Weidmann sagte zum Abschluss zu den mit Scholz auf dem Hinflug mitgereisten Journalisten und den restlichen auf Bali verbliebenen Delegationsmitgliedern: «Ich wünsche Ihnen viel Glück bei der Buchung Ihrer Flüge.» Die Deutsche Botschaft warf anschließend vor Ort ihr ganzes Organisationstalent in die Waagschale. Wegen der vielen abreisenden Teilnehmer waren aber kaum Flüge zu ergattern, so dass die meisten noch bis Sonntag auf Bali festhingen.
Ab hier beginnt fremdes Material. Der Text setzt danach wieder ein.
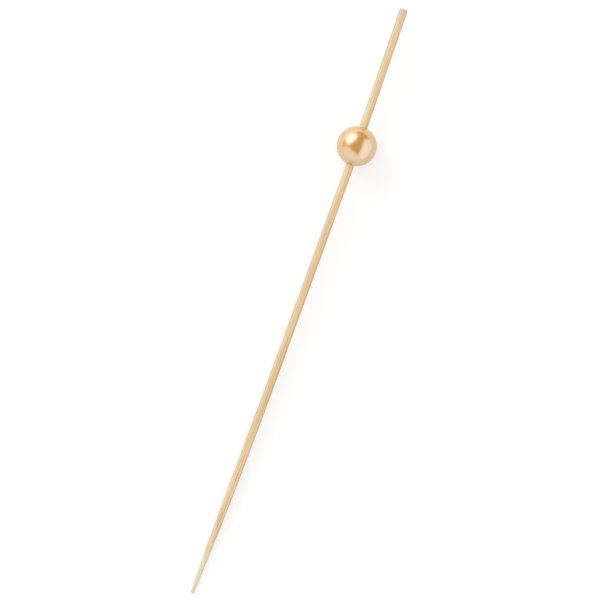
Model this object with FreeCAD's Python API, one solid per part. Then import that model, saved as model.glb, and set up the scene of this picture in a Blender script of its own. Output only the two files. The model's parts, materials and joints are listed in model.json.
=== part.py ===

Bei der Mitnahme im Regierungsflieger zahlen Journalisten ihre Flüge immer selbst – die Preise orientieren sich dabei in etwa an denen der Lufthansa. 

Kurzzeitig wurde noch überlegt, auf den Rückflug des amtierenden Bundesratspräsidenten, Berlins Regierendem Bürgermeister Michael Müller (SPD), zu warten, der mit dem zweiten für solch lange Strecken geeigneten A340 der Flugbereitschaft im nahen Australien weilt. Aber dessen Rückreise war erst für Dienstag geplant. Schließlich buchte die Reisestelle des Finanzministeriums Scholz und seine Leute zügig auf den Linienflug um – und war schon auf dem Weg zum Flughafen, bevor der verbliebene Rest bei der IWF-Tagung informiert wurde.
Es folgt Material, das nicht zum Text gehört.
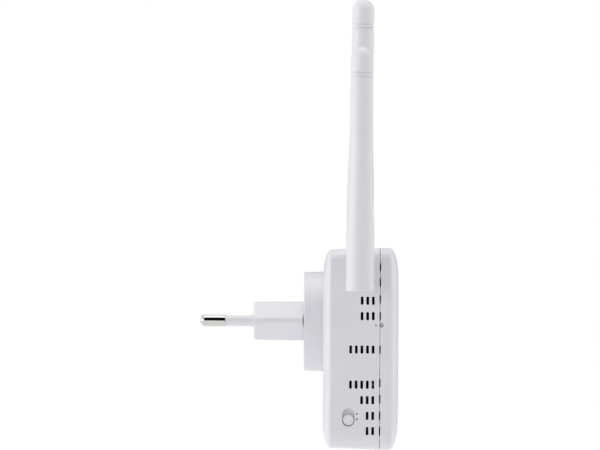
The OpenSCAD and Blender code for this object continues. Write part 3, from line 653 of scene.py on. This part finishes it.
# ---------------------------------------------------------------------------------------------
# Light guide and lights
# Five clear acrylic pipes on one bar, with frosted faces in the front windows.
# ---------------------------------------------------------------------------------------------
clear = Finish("clear_acrylic", (0.86, 0.90, 0.92), 0.3, ior=1.49, transmission_weight=0.85)
clear.feed("Roughness", clear.noise(0.4, 2) * 0.2 + 0.2)
guide_y = FRONT_Y + np.array([-0.03, -0.03, -0.01, 0.05, 0.15, 5.9])
guide_r = np.array([0.02, 0.5, 0.85, 1.02, WINDOW_D / 2, WINDOW_D / 2])
pipes = [turned(np.stack([guide_y, guide_r], 1), x, LED_Z, 32) for x in LED_X]
guide = ring_mesh("light_guide_pipes", pipes)
bar = front_outline(4 * LED_PITCH + 3.2, 2.8, 1.39, [FRONT_Y + WALL + 0.05, FRONT_Y + WALL + 1.25], LED_Z)
carve(guide, ring_mesh("guide_bar", [bar]), "UNION")
finish_piece(guide, "housing", clear.material, ["light_guide"])


# ---------------------------------------------------------------------------------------------
# Cover screws
# Four steel pan-head screws at the bottom of their wells, each with a cross recess.
# ---------------------------------------------------------------------------------------------
zinc = Finish("zinc_steel", (0.52, 0.52, 0.53), 0.35, metallic=1.0)
zinc.feed("Roughness", zinc.noise(0.3, 3) * 0.25 + 0.25)
head = quarter(6)
HEAD_Y = -33.45
profile = [(HEAD_Y + 1.7, 0.02)] + [(HEAD_Y + 0.9 + 0.8 * math.cos(a), 2.35 * math.sin(a)) for a in head[1:]]
profile += [(HEAD_Y, 2.35), (HEAD_Y, 1.1), (HEAD_Y - 8.6, 1.1), (HEAD_Y - 9, 0.7), (HEAD_Y - 9, 0.02)]
screws = ring_mesh("cover_screw_set", [turned(profile, x, z, 36) for x, z in COVER_SCREWS])
for turn_by in (0, math.pi / 2):
    blade = round_outline(2.6, 0.5, 0.1, 2, 1)[0]
    c, s = math.cos(turn_by), math.sin(turn_by)
    slots = [np.stack([np.stack([x + blade[:, 0] * c - blade[:, 1] * s, yy + 0 * blade[:, 0],
                                 z + blade[:, 0] * s + blade[:, 1] * c], -1)
                       for yy in (HEAD_Y + 2, HEAD_Y + 0.7)]) for x, z in COVER_SCREWS]
    carve(screws, ring_mesh("cross_slots", slots))
finish_piece(screws, "housing", zinc.material, ["cover_screws"])


# ---------------------------------------------------------------------------------------------
# Inner parts
# Everything that the vents, the network socket and the reset hole let one see keeps its CAD
# shape, with the finish of the real part.
# ---------------------------------------------------------------------------------------------
def speckled(name, colour, shade, size, roughness, depth=0.004, **constants):
    """A finish whose colour drifts between two tones, with relief of the same grain."""
    finish = Finish(name, colour, roughness, **constants)
    grain = finish.noise(size, 3)
    finish.feed("Base Color", finish.blend(grain, colour, shade))
    finish.feed("Roughness", grain * 0.2 + (roughness - 0.1))
    finish.bump(grain, depth)
    return finish.material


inner_finishes = {
    "button_plastic": speckled("stem_acetal", (0.72, 0.72, 0.74), (0.66, 0.66, 0.68), 0.3, 0.35),
    "brass": speckled("stamped_brass", (0.72, 0.52, 0.22), (0.60, 0.42, 0.17), 0.8, 0.3, metallic=1.0),
    "steel": zinc.material,
    "tin_plate": speckled("tin_plate", (0.62, 0.62, 0.61), (0.52, 0.52, 0.52), 1.5, 0.35, metallic=1.0),
    "black_plastic": speckled("black_nylon", (0.012, 0.012, 0.013), (0.02, 0.02, 0.021), 0.4, 0.5),
    "circuit_board": speckled("solder_mask", (0.02, 0.10, 0.045), (0.03, 0.13, 0.06), 1.2, 0.35),
    "blue_enamel": speckled("blue_enamel", (0.05, 0.13, 0.38), (0.07, 0.17, 0.45), 0.8, 0.3),
    "capacitor_sleeve": speckled("capacitor_sleeve", (0.015, 0.022, 0.06), (0.02, 0.03, 0.08), 2.0, 0.25),
    "ferrite": speckled("ferrite", (0.03, 0.03, 0.032), (0.05, 0.05, 0.052), 0.3, 0.6),
    "winding_tape": speckled("polyester_tape", (0.62, 0.42, 0.02), (0.7, 0.5, 0.04), 3.0, 0.25),
    "pad_rubber": speckled("thermal_pad", (0.15, 0.23, 0.33), (0.2, 0.28, 0.38), 0.4, 0.8),
    "cable_jacket": speckled("cable_jacket", (0.015, 0.015, 0.016), (0.03, 0.03, 0.032), 0.5, 0.45),
    "led_resin": speckled("led_resin", (0.75, 0.72, 0.45), (0.8, 0.78, 0.52), 0.4, 0.3),
}
slot_of = {row["node"]: row["material_slot"] for row in frame["record"]["subparts"]}
for name, node in frame["nodes"].items():
    if not node.hide_render:
        for holder in node.material_slots:
            holder.material = inner_finishes[slot_of[name]]
        if not node.material_slots:
            node.data.materials.append(inner_finishes[slot_of[name]])


# ---------------------------------------------------------------------------------------------
# Studio
# A white sweep all round with soft cards, a black flag that draws a dark line along the bright
# pins, and a nearly level camera with a long lens that looks along the housing's width.
# ---------------------------------------------------------------------------------------------
scene = bpy.context.scene
scene.view_settings.view_transform = "Standard"

world = bpy.data.worlds.new("studio")
scene.world = world
world.use_nodes = True


class Studio(Finish):
    """The world's nodes, built with the same node method as a finish."""

    def __init__(self, tree):
        self.tree = tree
        self.way = self.node("ShaderNodeTexCoord", {}, {}, "Generated")

    def card(self, direction, strength, spread):
        """A soft card: its light falls as exp(spread * (cos(angle) - 1)) away from its direction."""
        values = {0: self.way, 1: Vector(direction).normalized()}
        along = self.node("ShaderNodeVectorMath", {"operation": "DOT_PRODUCT"}, values, "Value")
        return ((along - 1.0) * spread).math("EXPONENT") * strength

    def flag(self, y, half_width, low, high):
        """A black flag that stands behind the camera: 1 between two heights and near y, else 0."""
        part = [self.node("ShaderNodeSeparateXYZ", {}, {0: self.way}, name) for name in "XYZ"]
        behind = self.node("ShaderNodeMath", {"operation": "LESS_THAN"}, {0: part[0], 1: 0.0}, 0)
        across = self.node("ShaderNodeMath", {"operation": "COMPARE"}, {0: part[1], 1: y, 2: half_width}, 0)
        span = {0: part[2], 1: (low + high) / 2, 2: (high - low) / 2}
        return behind * across * self.node("ShaderNodeMath", {"operation": "COMPARE"}, span, 0)


studio = Studio(world.node_tree)
AMBIENT, FLAG_DARKNESS = 0.35, 0.98
total = studio.card((-0.45, 0.89, 0), 3.4, 20) + AMBIENT
for direction, strength, spread in (((0.20, 0.95, 0.20), 1.75, 10), ((0, 0, 1), 2.3, 10),
                                    ((-0.30, -0.70, 0.65), 1.5, 16), ((0.30, -0.95, 0), 1.15, 10)):
    total = total + studio.card(direction, strength, spread)
total = total * (1.0 - studio.flag(0.03, 0.08, -0.2, 0.9) * FLAG_DARKNESS)
camera_ray = studio.node("ShaderNodeLightPath", {}, {}, "Is Camera Ray")
light = studio.node("ShaderNodeMath", {"operation": "MAXIMUM"}, {0: camera_ray, 1: total}, 0)
background = world.node_tree.nodes["Background"]
world.node_tree.links.new(light.link, background.inputs["Color"])
background.inputs["Strength"].default_value = 1.0

floor_mesh = bpy.data.meshes.new("floor")
FLOOR_HALF, FLOOR_Z = 6, -0.3
corners = [(x * FLOOR_HALF, y * FLOOR_HALF, FLOOR_Z) for x, y in ((-1, -1), (1, -1), (1, 1), (-1, 1))]
floor_mesh.from_pydata(corners, [], [(0, 1, 2, 3)])
floor = bpy.data.objects.new("floor", floor_mesh)
scene.collection.objects.link(floor)
pale = Finish("pale_floor", (0.93, 0.93, 0.93), 0.8)
floor_mesh.materials.append(pale.material)

camera_data = bpy.data.cameras.new("camera")
camera_data.sensor_width, camera_data.lens = 36, 251
camera_data.clip_start, camera_data.clip_end = 0.05, 30
camera = bpy.data.objects.new("camera", camera_data)
scene.collection.objects.link(camera)
CAMERA_AT = Vector((-1.494, -0.030, -0.0096))
AIM_AT = Vector((0.0, -0.01601, 0.03433))
upright = (AIM_AT - CAMERA_AT).to_track_quat("-Z", "Y").to_matrix().to_4x4()
ROLL_DEGREES = 0.35
roll = Matrix.Rotation(math.radians(ROLL_DEGREES), 4, "Z")
camera.matrix_world = Matrix.Translation(CAMERA_AT) @ upright @ roll
scene.camera = camera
Immerhin konnte Scholz aber ein Versprechen einlösen, hieß es aus der Delegation. Er nahm zwei THW-Mitarbeiter, die nach dem jüngsten verheerenden Erdbeben und Tsunami Stromgeneratoren nach Indonesien gebracht hatten, auf dem Linienflug mit zurück nach Deutschland. Er hatte ihnen zugesagt, sie im Regierungsflieger mit zurückzunehmen. Aber da konnte er noch nichts vom drohenden «Nager-Gate» wissen.